In the entries below, find the line containing "What three.js and" and the line containing "wasm.setup();". Copy those two lines and everything between them exactly, and only that.

**** EXTRACTED DATA

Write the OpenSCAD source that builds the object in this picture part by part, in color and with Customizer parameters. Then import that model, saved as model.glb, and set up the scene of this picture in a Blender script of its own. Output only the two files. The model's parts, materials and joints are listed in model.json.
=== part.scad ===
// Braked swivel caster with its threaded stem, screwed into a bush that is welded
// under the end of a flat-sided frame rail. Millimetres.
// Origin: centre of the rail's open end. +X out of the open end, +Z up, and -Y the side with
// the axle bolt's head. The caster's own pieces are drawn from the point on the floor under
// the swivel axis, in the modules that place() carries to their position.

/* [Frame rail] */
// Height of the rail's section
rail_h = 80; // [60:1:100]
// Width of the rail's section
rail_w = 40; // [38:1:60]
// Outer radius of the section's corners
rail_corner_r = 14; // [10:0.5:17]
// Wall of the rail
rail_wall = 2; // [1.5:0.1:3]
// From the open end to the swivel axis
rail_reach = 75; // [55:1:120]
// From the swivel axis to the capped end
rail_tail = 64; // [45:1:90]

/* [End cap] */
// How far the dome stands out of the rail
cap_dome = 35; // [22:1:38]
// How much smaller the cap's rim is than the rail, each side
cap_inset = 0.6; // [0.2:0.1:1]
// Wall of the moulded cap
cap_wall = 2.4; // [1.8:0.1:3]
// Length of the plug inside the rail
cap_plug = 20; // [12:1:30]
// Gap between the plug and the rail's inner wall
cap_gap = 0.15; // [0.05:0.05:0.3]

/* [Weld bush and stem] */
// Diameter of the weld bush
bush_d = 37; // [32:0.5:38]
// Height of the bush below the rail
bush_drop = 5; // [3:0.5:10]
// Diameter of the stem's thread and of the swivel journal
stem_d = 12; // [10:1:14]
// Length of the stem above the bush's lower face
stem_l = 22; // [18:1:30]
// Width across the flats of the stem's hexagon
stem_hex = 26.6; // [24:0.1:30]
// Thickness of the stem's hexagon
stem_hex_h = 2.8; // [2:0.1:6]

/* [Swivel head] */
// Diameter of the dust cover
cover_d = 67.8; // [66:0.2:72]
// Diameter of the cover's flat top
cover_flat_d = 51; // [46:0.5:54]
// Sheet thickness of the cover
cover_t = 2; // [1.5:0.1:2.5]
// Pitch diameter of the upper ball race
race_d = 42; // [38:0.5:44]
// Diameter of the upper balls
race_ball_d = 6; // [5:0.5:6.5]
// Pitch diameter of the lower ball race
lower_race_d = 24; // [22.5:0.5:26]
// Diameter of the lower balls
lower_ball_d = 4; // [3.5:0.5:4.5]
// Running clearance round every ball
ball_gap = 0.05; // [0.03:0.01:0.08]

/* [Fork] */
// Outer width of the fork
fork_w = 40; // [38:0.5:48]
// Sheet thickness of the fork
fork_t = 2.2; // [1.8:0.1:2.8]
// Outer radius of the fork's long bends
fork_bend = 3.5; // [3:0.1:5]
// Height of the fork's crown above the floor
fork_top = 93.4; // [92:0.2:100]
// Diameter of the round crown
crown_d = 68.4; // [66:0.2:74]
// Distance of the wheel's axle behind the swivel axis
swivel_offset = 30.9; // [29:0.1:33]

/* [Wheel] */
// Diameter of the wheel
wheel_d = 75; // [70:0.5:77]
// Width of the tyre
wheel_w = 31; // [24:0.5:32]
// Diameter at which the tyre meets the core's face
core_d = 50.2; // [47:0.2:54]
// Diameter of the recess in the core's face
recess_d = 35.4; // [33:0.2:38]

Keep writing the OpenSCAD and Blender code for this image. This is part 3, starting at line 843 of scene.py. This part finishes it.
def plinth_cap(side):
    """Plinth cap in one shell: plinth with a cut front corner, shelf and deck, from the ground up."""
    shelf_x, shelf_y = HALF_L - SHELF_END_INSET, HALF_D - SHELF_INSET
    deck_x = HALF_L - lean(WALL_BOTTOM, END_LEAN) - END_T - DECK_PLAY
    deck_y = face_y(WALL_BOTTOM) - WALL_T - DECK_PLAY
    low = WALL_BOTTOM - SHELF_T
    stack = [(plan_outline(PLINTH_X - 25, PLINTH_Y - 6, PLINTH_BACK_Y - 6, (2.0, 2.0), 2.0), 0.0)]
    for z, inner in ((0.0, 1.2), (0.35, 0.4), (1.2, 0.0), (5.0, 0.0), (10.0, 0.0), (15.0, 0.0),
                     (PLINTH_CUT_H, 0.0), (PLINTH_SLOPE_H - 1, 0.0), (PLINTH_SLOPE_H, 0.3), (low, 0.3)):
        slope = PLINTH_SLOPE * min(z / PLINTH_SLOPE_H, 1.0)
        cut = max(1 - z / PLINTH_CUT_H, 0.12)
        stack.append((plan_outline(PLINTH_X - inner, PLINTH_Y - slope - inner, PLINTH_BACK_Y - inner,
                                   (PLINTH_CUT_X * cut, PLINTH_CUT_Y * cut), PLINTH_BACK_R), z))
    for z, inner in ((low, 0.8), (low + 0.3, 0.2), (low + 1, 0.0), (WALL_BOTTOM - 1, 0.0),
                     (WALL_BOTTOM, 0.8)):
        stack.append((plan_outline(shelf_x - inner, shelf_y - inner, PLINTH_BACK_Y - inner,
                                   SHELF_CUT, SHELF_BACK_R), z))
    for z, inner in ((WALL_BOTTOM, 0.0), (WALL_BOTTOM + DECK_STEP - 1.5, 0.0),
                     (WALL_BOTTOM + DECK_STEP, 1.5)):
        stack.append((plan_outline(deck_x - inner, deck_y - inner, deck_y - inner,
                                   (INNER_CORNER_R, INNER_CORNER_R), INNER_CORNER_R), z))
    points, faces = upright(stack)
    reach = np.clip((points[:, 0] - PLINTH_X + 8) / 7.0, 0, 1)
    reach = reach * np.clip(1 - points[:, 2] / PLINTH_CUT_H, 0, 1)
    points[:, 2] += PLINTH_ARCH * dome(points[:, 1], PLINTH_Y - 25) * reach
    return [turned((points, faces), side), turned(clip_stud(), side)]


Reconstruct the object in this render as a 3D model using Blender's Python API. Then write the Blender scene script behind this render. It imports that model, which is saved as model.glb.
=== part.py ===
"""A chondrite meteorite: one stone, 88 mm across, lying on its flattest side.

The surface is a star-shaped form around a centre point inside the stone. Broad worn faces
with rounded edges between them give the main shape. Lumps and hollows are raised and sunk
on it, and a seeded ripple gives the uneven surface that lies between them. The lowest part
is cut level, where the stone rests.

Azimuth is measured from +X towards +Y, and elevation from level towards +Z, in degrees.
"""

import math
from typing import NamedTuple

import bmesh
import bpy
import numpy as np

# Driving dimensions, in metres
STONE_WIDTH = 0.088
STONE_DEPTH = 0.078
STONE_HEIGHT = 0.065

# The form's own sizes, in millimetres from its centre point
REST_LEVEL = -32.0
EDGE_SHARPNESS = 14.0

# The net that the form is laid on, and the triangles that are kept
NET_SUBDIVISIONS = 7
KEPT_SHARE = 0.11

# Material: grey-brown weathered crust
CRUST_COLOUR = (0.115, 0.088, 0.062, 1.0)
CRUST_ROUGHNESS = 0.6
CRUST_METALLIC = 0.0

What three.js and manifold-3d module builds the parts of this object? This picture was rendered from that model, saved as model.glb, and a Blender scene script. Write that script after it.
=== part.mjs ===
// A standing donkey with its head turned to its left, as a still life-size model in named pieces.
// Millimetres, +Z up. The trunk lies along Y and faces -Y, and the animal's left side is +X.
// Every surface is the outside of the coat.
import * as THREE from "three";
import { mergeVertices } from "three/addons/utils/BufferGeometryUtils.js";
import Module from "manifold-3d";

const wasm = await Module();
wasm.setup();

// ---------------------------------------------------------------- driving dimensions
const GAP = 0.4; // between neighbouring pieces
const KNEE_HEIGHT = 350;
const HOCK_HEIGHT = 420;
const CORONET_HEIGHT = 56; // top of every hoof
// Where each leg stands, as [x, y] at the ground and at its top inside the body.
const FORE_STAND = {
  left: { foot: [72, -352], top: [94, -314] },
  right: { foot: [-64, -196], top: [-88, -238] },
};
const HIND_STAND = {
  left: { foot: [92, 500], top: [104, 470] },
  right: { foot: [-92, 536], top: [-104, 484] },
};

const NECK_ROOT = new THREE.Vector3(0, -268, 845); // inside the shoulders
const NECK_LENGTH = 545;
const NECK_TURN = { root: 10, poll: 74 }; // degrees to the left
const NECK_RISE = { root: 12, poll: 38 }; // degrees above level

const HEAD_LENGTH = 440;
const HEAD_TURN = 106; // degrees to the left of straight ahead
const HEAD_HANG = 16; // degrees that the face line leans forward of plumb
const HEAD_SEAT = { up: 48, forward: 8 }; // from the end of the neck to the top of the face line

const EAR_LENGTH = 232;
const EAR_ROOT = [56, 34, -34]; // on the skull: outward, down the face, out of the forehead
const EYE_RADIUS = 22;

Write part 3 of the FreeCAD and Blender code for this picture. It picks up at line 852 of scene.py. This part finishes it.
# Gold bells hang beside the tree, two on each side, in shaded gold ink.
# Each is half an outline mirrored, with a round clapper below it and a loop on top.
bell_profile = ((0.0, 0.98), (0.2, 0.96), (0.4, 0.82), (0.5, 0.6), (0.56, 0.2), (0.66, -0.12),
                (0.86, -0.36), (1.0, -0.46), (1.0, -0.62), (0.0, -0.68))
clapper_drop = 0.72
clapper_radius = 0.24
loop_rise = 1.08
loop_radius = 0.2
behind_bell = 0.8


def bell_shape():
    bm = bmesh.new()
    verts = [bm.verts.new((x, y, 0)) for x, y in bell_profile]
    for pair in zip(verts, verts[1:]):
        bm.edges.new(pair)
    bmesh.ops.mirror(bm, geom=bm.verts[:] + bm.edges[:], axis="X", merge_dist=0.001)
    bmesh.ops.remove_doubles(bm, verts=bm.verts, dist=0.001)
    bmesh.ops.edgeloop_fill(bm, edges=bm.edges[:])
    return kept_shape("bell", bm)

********

◆ SOLUTION TO THE PROBLEM
What three.js and manifold-3d module builds the parts of this object? This picture was rendered from that model, saved as model.glb, and a Blender scene script. Write that script after it.
=== part.mjs ===
// A standing donkey with its head turned to its left, as a still life-size model in named pieces.
// Millimetres, +Z up. The trunk lies along Y and faces -Y, and the animal's left side is +X.
// Every surface is the outside of the coat.
import * as THREE from "three";
import { mergeVertices } from "three/addons/utils/BufferGeometryUtils.js";
import Module from "manifold-3d";

const wasm = await Module();
wasm.setup();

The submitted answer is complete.